As G. David Frye pointed out for the Fool in his cogent article of Feb. 11, the $35 billion global interconnect products and systems industry is highly fragmented. Amphenol says its own data shows the 10 largest companies (the perennial list also includes TE Connectivity, Molex, JST, FCI, Yazaki, Foxconn, Hirose, JAE and Sumitomo, according to Bishop) account for a combined market share of only 49% (it should be noted, however, that for the top 100 largest companies, it's a different story).

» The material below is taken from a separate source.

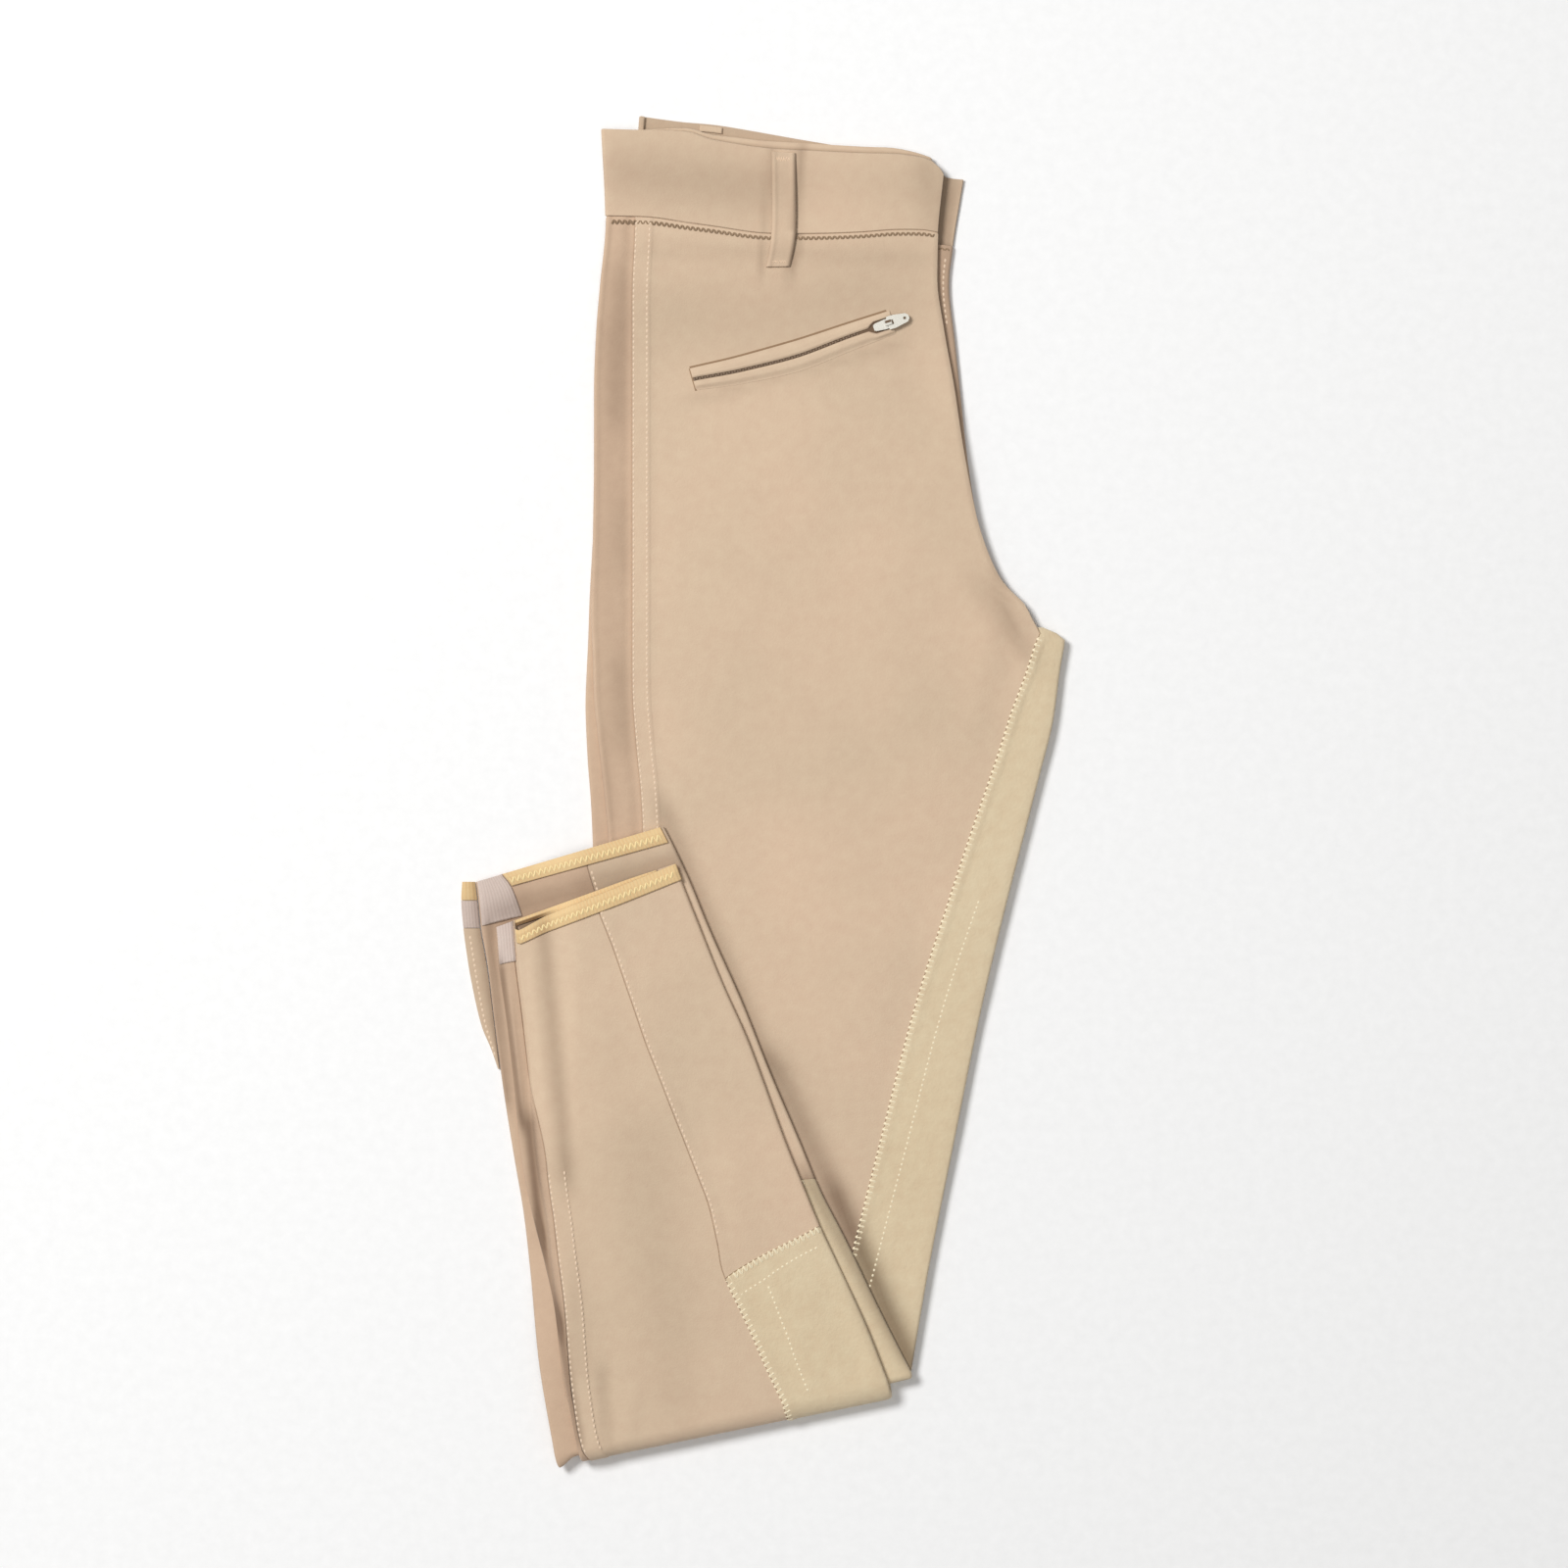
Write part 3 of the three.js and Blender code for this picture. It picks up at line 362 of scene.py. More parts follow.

"The electronic connector industry isn't very sexy," wrote Frye. "Once you get past the male-female plug thing, it's pretty boring. But Amphenol seems to have figured out how to make it pay -- take a bigger cut of each connection." After crunching some numbers, Frye concluded that "the fundamental difference [between Amphenol and Molex] is that Amphenol is getting almost twice the margin on its product lines, and that spills over as free cash flow...clearly the company has positioned itself in product lines where they have some pricing power."
While that analysis aligns with what we'd reported on previously, as would be noted elsewhere in 2011, Molex is not to be underestimated. Publicly assessing the company's performance in FY2011, CEO Martin Slark assured shareholders that Molex was doing just fine -- as attested to by the many new products they would announce by the year's end.